Obviously, I am guessing as to why your husband’s folks are so critical of their own grandchildren. But try some of those suggestions. One thing is certain: your children shouldn’t have to suffer simply because their grandparents are crotchety old curmudgeons!
The Rev. Skip Lindeman,
La Cañada Congregational Church
Dear Discouraged Mom,
I am so sorry to hear about the difficulty you and your family are having with your husband’s parents and their relationship with your children. And the truly sad thing is that the difficult grandparents are acting in ways that virtually guarantee your children will not want to have a close relationship with them in the future – what a loss for everyone.
You don’t mention whether you are a part of a religious community. But if you are, your clergyperson may be willing to act as a mediator with you, your husband and his parents. Sometimes a third party can bring insights to people that they would not reach by just talking with each other. Or a professionally trained counselor could also be helpful. But please don’t ignore the situation in the hope that it will improve. It may even be that your husband’s parents don’t realize what a negative atmosphere they are creating.
Now I know this next idea sounds callous, but perhaps you could also cut back on the frequency of your visits. Your children are already protesting about your taking them to see these grandparents. Maybe if the visits were less frequent, there could be fewer hassles about going.

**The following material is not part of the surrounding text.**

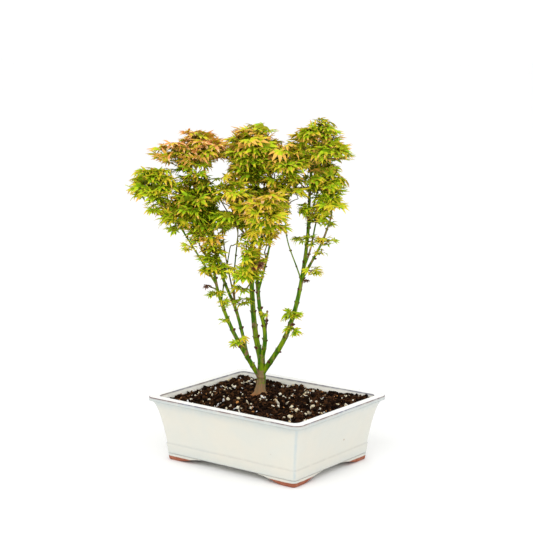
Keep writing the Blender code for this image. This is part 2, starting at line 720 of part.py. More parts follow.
def plant_axes():
    """Return the across, depth and height directions as the columns of a matrix."""
    cosine, sine = math.cos(PLANT_TURN), math.sin(PLANT_TURN)
    return np.array(((cosine, -sine, 0.0), (sine, cosine, 0.0), (0.0, 0.0, 1.0)))


def leaf_outline():
    """Return the leaf's lobes and notches as (angle, length) pairs, from side to side."""
    half = []
    for number, (angle, length) in enumerate(zip(LOBE_ANGLES, LOBE_LENGTHS)):
        half.append((angle, length))
        if number < len(NOTCH_ANGLES):
            half.append((NOTCH_ANGLES[number], NOTCH_LENGTHS[number]))
    left = [(-angle, length) for angle, length in reversed(half[1:])]
    return [*left, *half]


def leaf_solid(root, joint, pointing, normal, size):
    """Make one leaf with its stalk.

    The blade is a drooping star, thickest at the joint and sharp all round its edge. The
    three-sided stalk runs on from it to the root, which is sunk in a shoot.
    """
    normal = unit(normal - pointing * np.dot(normal, pointing))
    side = np.cross(normal, pointing)
    reach = LEAF_REACH * size
    blade = []
    for angle, length in leaf_outline():
        turn = math.radians(angle)
        flat = pointing * math.cos(turn) + side * math.sin(turn)
        blade.append(joint + reach * (flat * length - normal * LEAF_DROOP * length ** 2))
    count = len(blade)
    along = unit(joint - root)
    left, top = side * STALK_RADIUS, normal * LEAF_THICKNESS / 2
    heel = joint - along * LEAF_THICKNESS
    end_left = unit(np.cross(normal, along)) * STALK_RADIUS
    end_low = np.cross(end_left, along)
    vertices = np.array([*blade, heel - left, heel + left, joint + top, joint - top,
                         root - end_left, root + end_left, root + end_low])
    near, far, upper, lower, root_near, root_far, root_low = range(count, count + 7)
    faces = [(far, near, upper)]
    rim = [near, *range(count), far]
    for start, stop in zip(rim, rim[1:]):
        faces.append((start, stop, upper))
        faces.append((stop, start, lower))
    faces.append((near, far, root_far, root_near))
    faces.append((lower, near, root_near, root_low))
    faces.append((far, lower, root_low, root_far))
    faces.append((root_near, root_far, root_low))
    return vertices, faces


def search_tree(solid):
    """Return a search tree of a solid's faces, for overlap tests."""
    vertices, faces = solid
    return BVHTree.FromPolygons([tuple(vertex) for vertex in vertices], faces)


def mass_stem(mass, curves):
    """Return the stem of a mass: it leaves its limb with a small gap and rises through it."""
    curve = curves[mass.limb]
    centre = plant_point(*mass.centre)
    across, depth, height = mass.centre
    top = plant_point(across, depth, height + STEM_RISE * mass.reach[2])
    if mass.grows_at == TIP:
        direction = curve.tangent(curve.length)
        start = curve.point(curve.length) + direction * GAP
        radius = min(curve.radius(curve.length), STEM_RADIUS)
    else:
        along = curve.at_height(mass.grows_at)
        root = curve.point(along)
        tangent = curve.tangent(along)
        towards = centre - root
        square = unit(towards - tangent * np.dot(towards, tangent))
        direction = unit(square + STEM_LEAN * tangent)
        radius = min(curve.radius(along) * STEM_SHARE, STEM_RADIUS)
        lean_room = radius * math.sin(math.atan(STEM_LEAN))
        start = root + square * (curve.radius(along) + GAP + lean_room)
    return Curve([start, start + direction * STEM_LEAD, centre, top], radius, radius * SHOOT_TAPER)


class Grower:
    """Grows the masses one after another, clear of the limbs and of each other's stems."""

    def __init__(self, curves, marks):
        """Gather what the foliage has to stay clear of."""
        self.stems = {mass.name: mass_stem(mass, curves) for mass in MASSES}
        self.limb_trees = [search_tree(trunk_solid(curves["trunk"]))]
        for limb in LIMBS:
            curve = curves[limb.name]
            self.limb_trees.append(search_tree(
                limb_tube(curve, 0.0, curve.length, limb.sides, LIMB_MARGIN)))
        self.stem_trees = {
            name: search_tree(stem_tube(stem, LIMB_MARGIN))
            for name, stem in self.stems.items()}
        self.leaf_count = 0

    def clear_of_limbs(self, solid, own_name):
        """Tell whether a solid touches no limb and no other mass's stem."""
        tree = search_tree(solid)
        if any(tree.overlap(limb) for limb in self.limb_trees):
            return False
        return not any(tree.overlap(other) for name, other in self.stem_trees.items()
                       if name != own_name)

    def shoot_curve(self, mass, stem, number, count, chance):
        """Return one side shoot: from the stem, up and out to a place in the mass."""
        fraction = (number + 0.5) / count
        turn = number * GOLDEN_ANGLE + chance.uniform(0.0, SHOOT_STRAY)
        lift = SHOOT_LIFT - SHOOT_DROP * fraction
        out = np.array((math.cos(turn), math.sin(turn), lift)) * SHOOT_REACH
        tip = plant_point(*(np.asarray(mass.centre) + np.asarray(mass.reach) * out))
        root = stem.point(stem.length * (FIRST_SHOOT - SHOOT_SPAN * fraction))
        middle = 0.5 * (root + tip) - np.array((0.0, 0.0, SHOOT_SAG * mass.reach[2]))
        return Curve([root, middle, tip], SHOOT_RADIUS, SHOOT_RADIUS * SHOOT_TAPER)

    def grow(self, mass, seed):
        """Grow one mass: its stem, its side shoots, then leaves until it has its number."""
        chance = random.Random(seed)
        space = Space(mass, MASSES)
        stem = self.stems[mass.name]
        solids = [stem_tube(stem)]
        shoots = [stem]
        self.twigs = [search_tree(solids[0])]
        self.blades = []
        shoot_count = mass.leaves // LEAVES_A_SHOOT
        for number in range(shoot_count):
            shoot = self.shoot_curve(mass, stem, number, shoot_count, chance)
            twig = shoot_tube(shoot)
            if space.holds(twig[0][TWIG_SIDES:]) and self.clear_of_limbs(twig, mass.name):
                solids.append(twig)
                self.twigs.append(search_tree(twig))
                shoots.append(shoot)
        for scale in LEAF_SCALES:
            for _ in range(LEAF_TRIALS):
                if len(self.blades) == mass.leaves:
                    break
                solids.extend(self.try_leaf(mass, space, shoots, scale, chance))
        self.leaf_count += len(self.blades)
        tint = finish_material("leaf_" + mass.name, LEAF_TINTS[mass.tint], 0.6)
        return fuse(mass.name, solids, tint, "MANIFOLD")

    def try_leaf(self, mass, space, shoots, scale, chance):
        """Try one leaf somewhere in the mass; return it, or nothing where it doesn't fit.

        It points away from the middle of the mass, and hangs more the lower it is in it.
        """
        place = np.array([chance.uniform(-LEAF_SPREAD, LEAF_SPREAD) for _ in range(3)])
        joint = plant_point(*(np.asarray(mass.centre) + np.asarray(mass.reach) * place))
        away = (joint - space.centre) * (1.0, 1.0, 0.0) / max(mass.reach)
        turn = chance.uniform(-math.pi, math.pi)
        outward = unit(away + TURN_STRAY * np.array((math.cos(turn), math.sin(turn), 0.0)))
        height = 0.5 + 0.5 * place[2] / LEAF_SPREAD
        tilt = LOW_TILT + (HIGH_TILT - LOW_TILT) * height
        tilt += chance.uniform(-TILT_STRAY, TILT_STRAY)
        roll = chance.uniform(-LEAF_ROLL, LEAF_ROLL)
        pointing = outward * math.cos(tilt) + np.array((0.0, 0.0, math.sin(tilt)))
        beside = np.cross((0.0, 0.0, 1.0), outward)
        normal = np.cross(pointing, beside) * math.cos(roll) + beside * math.sin(roll)
        root = self.nearest_root(shoots, joint - pointing * STALK_BACK)
        length = np.linalg.norm(joint - root)
        if not SHORTEST_STALK < length < LONGEST_STALK or np.dot(joint - root, pointing) < 0.0:
            return []
        root = root - (joint - root) / length * STALK_SINK
        leaf = leaf_solid(root, joint, pointing, normal, mass.leaf_size * scale)
        if not space.holds(leaf[0]):
            return []
        blade = search_tree((leaf[0], leaf[1][:-STALK_FACES]))
        stalk = search_tree((leaf[0], leaf[1][-STALK_FACES:]))
        if any(blade.overlap(other) for other in self.blades + self.twigs):
            return []
        if any(stalk.overlap(other) for other in self.blades):
            return []
        if not self.clear_of_limbs(leaf, mass.name):
            return []
        self.blades.append(blade)
        self.twigs.append(stalk)
        return [leaf]

    @staticmethod
    def nearest_root(shoots, point):
        """Return the point of the shoots' centre lines that is nearest to a point."""
        lines = np.concatenate([shoot.samples[len(shoot.samples) // 4:-2] for shoot in shoots])
        return lines[np.argmin(np.linalg.norm(lines - point, axis=1))]


# Assembly ----------------------------------------------------------------------------------

def centre_on_origin(pieces):
    """Shift every piece so that the whole box is centred over the origin, on the ground."""
    corners = np.array([tuple(vertex.co) for piece in pieces for vertex in piece.data.vertices])
    middle = 0.5 * (corners.min(axis=0) + corners.max(axis=0))
    stand = bpy.data.objects.new("stand_point", None)
    bpy.context.scene.collection.objects.link(stand)
    stand.location = (-middle[0], -middle[1], 0.0)
    for piece in pieces:
        piece.parent = stand


def main():
    """Build the pot, the limbs and the foliage."""
    clear_scene()
    pieces = [make_pot(), *make_feet(), make_soil()]
    curves = limb_curves()
    marks = joint_marks(curves)
    pieces += make_limbs(curves, marks)
    grower = Grower(curves, marks)
    for seed, mass in enumerate(MASSES):
        pieces.append(grower.grow(mass, SEED + seed))
    centre_on_origin(pieces)
    triangles = 0
    for piece in pieces:
        piece.data.calc_loop_triangles()
        triangles += len(piece.data.loop_triangles)
    print("leaves", grower.leaf_count, "triangles", triangles, "pieces", len(pieces))


main()
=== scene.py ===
"""Looks of the potted Japanese maple: glazed pot, coarse soil, green stems and a layered crown.

Units are metres and +Z is up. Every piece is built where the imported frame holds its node. The
plant has its own directions: "across" is the way the crown is widest and "depth" is square to
it. A plant point is (across, depth, height), measured from the trunk's foot and the ground.
"""

import json
import logging
import math
from collections.abc import Callable
from dataclasses import dataclass, field
from enum import Enum

import bpy
import numpy as np
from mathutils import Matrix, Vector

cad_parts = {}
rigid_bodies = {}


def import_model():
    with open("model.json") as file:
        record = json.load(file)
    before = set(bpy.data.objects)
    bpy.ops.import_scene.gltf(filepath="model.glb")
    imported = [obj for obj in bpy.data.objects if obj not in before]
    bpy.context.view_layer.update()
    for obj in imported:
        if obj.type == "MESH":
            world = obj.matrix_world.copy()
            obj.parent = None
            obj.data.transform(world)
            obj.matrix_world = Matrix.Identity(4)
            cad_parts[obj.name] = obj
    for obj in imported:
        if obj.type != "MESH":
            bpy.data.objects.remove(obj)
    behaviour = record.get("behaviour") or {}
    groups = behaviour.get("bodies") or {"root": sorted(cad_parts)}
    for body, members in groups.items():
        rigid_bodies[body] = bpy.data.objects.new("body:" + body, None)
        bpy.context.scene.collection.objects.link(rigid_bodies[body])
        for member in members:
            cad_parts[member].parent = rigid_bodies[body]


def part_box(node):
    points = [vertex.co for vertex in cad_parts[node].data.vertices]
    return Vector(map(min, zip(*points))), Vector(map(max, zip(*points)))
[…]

Forcing them into a situation where they are going to be criticized and treated without warmth and affection can make a bad situation even more unpleasant. You may not be able to help your children’s grandparents see what their behavior is causing, but you can protect your children from some of its effects until you can find another solution.
I hope that the love your husband’s parents must have for their grandchildren will find its way to the surface in more positive ways. And I will be keeping you in my thoughts and prayers.